── Input

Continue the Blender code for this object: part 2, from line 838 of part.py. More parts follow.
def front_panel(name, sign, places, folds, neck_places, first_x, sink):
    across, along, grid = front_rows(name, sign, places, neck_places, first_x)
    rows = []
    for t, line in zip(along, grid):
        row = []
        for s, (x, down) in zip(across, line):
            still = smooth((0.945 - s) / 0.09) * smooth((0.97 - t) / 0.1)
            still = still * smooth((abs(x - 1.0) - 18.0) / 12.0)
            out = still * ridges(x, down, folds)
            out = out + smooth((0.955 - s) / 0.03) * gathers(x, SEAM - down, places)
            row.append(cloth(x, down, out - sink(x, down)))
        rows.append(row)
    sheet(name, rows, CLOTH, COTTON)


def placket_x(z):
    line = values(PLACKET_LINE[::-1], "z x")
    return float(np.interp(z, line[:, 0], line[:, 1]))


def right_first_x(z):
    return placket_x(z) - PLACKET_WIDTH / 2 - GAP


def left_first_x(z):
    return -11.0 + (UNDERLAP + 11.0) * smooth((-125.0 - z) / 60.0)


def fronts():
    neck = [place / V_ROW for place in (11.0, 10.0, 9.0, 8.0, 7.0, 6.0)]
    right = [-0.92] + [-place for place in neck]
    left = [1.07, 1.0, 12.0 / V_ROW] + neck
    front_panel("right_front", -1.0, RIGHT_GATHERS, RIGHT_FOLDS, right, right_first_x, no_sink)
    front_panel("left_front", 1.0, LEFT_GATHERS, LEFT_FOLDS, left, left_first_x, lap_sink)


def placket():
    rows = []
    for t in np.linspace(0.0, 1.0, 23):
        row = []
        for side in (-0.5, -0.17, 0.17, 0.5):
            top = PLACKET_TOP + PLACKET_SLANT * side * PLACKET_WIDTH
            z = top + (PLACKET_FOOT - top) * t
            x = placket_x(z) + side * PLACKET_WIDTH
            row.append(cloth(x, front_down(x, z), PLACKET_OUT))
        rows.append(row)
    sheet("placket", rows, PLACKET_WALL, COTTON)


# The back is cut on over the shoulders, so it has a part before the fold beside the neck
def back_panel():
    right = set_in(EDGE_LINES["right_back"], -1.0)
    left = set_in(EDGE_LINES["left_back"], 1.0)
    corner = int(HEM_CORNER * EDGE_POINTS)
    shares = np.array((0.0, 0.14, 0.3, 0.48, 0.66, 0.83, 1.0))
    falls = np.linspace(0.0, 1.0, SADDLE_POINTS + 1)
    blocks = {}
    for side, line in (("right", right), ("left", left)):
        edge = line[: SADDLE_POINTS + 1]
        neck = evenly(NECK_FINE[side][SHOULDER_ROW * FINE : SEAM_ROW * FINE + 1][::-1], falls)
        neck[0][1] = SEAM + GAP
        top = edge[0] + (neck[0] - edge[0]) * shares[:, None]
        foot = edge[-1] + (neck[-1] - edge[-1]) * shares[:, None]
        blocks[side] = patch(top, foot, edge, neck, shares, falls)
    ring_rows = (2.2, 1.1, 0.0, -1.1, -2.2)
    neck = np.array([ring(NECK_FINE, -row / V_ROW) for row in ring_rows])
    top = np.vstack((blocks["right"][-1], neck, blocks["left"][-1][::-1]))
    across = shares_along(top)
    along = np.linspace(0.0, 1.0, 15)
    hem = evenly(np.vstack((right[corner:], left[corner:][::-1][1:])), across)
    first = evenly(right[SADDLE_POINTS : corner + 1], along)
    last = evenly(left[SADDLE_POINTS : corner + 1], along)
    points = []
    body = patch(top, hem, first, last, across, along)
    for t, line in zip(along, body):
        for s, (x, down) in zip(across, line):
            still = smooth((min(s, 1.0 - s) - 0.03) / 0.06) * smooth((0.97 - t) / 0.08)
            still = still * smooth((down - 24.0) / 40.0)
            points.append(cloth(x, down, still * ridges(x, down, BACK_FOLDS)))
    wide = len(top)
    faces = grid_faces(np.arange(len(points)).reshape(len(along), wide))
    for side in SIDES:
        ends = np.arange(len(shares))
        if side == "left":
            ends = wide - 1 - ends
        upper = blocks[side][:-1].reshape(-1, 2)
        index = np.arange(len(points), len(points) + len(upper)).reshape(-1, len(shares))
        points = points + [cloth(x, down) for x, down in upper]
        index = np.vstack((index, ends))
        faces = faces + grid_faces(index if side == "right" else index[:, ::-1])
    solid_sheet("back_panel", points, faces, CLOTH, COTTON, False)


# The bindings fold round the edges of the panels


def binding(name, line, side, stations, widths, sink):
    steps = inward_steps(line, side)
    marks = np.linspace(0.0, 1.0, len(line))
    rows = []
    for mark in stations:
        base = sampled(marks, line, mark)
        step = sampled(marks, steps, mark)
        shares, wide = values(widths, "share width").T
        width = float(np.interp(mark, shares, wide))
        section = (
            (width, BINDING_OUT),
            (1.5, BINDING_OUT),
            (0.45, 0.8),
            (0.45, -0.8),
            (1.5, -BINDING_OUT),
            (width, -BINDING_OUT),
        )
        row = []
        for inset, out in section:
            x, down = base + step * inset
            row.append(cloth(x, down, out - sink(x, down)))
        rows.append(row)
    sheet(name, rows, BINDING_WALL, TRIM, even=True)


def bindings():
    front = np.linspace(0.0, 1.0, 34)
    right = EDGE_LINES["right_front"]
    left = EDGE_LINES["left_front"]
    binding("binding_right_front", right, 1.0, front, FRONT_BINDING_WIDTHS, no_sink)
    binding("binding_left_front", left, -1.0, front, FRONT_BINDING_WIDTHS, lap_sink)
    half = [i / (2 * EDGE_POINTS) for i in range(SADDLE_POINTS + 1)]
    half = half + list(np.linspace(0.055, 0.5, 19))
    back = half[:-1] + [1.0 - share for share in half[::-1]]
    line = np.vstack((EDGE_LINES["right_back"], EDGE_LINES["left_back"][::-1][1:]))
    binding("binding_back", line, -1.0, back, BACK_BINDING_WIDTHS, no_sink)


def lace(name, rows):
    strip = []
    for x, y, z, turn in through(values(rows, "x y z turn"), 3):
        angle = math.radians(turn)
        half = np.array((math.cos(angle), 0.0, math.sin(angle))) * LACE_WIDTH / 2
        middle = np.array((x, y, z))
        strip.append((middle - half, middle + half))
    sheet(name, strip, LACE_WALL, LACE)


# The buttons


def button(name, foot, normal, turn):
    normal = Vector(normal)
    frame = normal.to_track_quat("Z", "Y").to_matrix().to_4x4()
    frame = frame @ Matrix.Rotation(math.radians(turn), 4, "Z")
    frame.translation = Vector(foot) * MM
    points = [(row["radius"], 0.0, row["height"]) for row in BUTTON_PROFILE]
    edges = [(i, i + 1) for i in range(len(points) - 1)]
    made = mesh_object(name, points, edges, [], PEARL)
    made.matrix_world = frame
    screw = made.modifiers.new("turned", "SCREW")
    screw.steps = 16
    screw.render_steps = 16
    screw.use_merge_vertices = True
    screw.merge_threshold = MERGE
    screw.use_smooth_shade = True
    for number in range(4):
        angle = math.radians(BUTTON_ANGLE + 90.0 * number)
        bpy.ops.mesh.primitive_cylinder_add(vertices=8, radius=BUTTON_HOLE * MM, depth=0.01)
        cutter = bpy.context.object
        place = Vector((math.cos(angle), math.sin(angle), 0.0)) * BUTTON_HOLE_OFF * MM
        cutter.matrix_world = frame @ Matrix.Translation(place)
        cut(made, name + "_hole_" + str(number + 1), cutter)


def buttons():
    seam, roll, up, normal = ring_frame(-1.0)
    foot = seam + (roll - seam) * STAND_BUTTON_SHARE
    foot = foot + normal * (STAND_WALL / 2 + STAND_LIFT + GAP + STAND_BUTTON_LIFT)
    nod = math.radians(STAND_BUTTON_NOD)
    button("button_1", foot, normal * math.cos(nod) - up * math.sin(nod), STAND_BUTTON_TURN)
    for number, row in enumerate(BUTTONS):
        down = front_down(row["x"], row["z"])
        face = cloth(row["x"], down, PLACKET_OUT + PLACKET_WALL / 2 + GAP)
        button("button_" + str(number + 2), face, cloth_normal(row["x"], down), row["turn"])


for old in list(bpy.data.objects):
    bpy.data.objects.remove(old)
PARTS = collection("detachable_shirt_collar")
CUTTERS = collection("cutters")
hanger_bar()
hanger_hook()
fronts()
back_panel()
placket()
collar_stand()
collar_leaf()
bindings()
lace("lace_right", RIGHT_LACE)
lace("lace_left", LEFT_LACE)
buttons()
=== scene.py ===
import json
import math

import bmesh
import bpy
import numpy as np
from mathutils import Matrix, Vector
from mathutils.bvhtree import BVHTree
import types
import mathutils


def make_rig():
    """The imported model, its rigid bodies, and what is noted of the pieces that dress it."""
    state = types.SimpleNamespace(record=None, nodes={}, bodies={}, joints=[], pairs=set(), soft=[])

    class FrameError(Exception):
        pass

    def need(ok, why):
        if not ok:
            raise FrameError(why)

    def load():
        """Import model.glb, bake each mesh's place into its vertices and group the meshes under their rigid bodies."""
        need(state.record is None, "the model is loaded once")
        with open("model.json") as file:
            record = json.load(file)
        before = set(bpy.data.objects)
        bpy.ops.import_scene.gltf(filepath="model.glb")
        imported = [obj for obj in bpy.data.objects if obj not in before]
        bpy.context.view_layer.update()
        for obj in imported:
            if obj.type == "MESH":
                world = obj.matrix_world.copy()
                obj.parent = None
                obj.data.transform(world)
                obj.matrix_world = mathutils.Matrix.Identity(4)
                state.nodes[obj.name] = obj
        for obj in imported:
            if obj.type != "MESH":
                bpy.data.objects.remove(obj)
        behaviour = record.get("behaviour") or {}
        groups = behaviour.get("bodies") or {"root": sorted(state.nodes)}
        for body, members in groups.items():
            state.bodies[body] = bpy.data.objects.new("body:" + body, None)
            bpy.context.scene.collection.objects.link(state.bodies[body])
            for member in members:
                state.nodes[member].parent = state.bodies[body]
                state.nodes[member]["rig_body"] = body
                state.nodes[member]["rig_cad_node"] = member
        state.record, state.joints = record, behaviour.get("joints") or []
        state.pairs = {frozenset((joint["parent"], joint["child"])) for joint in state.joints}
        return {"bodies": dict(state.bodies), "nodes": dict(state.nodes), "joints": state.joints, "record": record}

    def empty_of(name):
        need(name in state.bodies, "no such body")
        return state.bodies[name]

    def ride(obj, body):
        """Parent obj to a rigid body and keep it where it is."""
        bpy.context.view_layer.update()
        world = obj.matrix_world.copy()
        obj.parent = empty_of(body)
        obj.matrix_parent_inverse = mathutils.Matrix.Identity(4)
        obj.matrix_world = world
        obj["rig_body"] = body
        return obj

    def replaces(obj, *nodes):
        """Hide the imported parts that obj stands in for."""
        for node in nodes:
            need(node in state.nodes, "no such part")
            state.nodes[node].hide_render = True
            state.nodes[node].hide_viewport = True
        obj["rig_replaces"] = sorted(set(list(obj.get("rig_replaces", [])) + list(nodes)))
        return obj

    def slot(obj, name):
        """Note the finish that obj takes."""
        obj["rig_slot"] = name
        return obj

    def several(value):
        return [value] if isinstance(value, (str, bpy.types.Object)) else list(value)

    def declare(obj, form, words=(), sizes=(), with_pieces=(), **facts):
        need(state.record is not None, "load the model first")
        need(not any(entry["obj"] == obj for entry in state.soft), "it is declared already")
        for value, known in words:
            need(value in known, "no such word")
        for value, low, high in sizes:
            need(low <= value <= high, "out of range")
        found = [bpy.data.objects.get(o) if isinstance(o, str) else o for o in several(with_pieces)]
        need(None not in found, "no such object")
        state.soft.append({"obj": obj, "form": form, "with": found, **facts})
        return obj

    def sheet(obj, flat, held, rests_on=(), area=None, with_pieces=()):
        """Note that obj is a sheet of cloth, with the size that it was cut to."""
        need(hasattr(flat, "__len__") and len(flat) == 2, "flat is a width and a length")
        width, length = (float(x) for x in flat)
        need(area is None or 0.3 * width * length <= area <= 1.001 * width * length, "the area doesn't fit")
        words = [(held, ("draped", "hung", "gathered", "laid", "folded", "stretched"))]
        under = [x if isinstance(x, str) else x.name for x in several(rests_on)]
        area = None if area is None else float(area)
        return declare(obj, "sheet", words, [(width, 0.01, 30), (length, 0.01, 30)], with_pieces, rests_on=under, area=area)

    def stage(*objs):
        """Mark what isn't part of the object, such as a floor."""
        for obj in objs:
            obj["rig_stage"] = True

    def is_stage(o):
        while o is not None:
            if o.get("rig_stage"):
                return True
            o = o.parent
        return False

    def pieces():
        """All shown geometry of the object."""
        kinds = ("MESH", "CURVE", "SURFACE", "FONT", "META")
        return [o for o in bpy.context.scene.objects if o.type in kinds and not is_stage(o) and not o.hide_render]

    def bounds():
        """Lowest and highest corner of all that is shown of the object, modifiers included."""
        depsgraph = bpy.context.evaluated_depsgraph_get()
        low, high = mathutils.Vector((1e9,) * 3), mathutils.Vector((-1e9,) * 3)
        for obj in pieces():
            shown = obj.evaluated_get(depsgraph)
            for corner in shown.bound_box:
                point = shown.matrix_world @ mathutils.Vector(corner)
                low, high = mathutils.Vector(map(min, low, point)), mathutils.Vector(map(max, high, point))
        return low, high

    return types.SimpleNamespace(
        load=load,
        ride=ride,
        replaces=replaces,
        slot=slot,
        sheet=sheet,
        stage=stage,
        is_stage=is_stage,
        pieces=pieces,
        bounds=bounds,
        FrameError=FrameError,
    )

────
── Input

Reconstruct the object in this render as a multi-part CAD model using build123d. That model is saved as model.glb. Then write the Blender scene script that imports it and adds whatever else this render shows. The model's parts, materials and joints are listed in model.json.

────
── Input

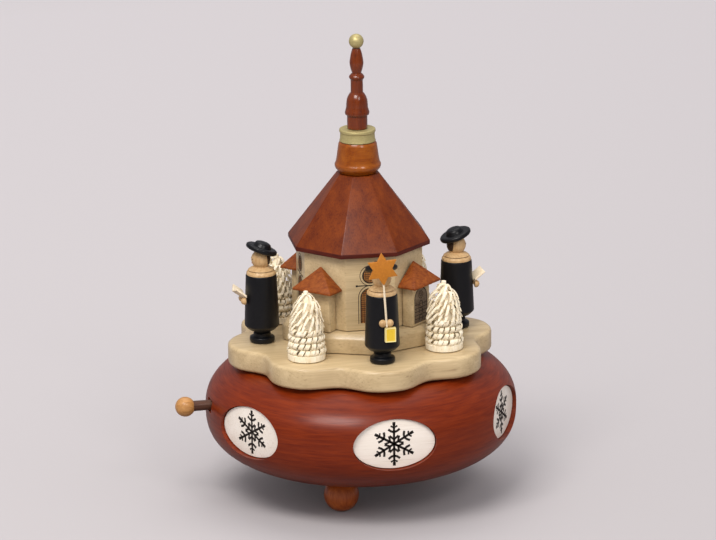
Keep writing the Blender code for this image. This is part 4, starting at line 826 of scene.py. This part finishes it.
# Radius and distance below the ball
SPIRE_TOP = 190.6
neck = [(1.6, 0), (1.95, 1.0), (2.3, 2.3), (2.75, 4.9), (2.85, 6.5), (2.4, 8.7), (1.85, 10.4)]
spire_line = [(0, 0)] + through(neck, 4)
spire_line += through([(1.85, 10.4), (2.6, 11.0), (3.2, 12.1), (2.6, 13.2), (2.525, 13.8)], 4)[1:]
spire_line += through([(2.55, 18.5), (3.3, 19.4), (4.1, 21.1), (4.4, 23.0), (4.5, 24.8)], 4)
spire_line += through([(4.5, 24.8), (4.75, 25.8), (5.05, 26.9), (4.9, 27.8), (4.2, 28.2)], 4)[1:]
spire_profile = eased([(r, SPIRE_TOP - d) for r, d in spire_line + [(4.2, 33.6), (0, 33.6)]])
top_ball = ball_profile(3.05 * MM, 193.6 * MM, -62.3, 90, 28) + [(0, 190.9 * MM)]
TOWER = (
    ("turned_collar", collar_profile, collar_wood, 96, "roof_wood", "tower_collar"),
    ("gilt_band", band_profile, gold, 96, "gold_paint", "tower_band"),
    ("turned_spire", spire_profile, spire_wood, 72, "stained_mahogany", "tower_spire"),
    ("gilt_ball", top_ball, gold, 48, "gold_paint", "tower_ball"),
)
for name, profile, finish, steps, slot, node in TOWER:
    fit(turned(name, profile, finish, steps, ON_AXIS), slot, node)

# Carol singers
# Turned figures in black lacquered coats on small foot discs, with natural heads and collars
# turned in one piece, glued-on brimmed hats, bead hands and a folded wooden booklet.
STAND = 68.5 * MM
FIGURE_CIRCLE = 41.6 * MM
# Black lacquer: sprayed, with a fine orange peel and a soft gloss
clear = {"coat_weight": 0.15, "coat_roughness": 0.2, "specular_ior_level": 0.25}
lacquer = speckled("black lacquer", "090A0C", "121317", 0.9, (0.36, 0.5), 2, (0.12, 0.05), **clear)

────

— Given exercise —
Show each line of the listing that holds the string "isinstance".

— Task result —
        return [value] if isinstance(value, (str, bpy.types.Object)) else list(value)
        found = [bpy.data.objects.get(o) if isinstance(o, str) else o for o in several(with_pieces)]
        under = [x if isinstance(x, str) else x.name for x in several(rests_on)]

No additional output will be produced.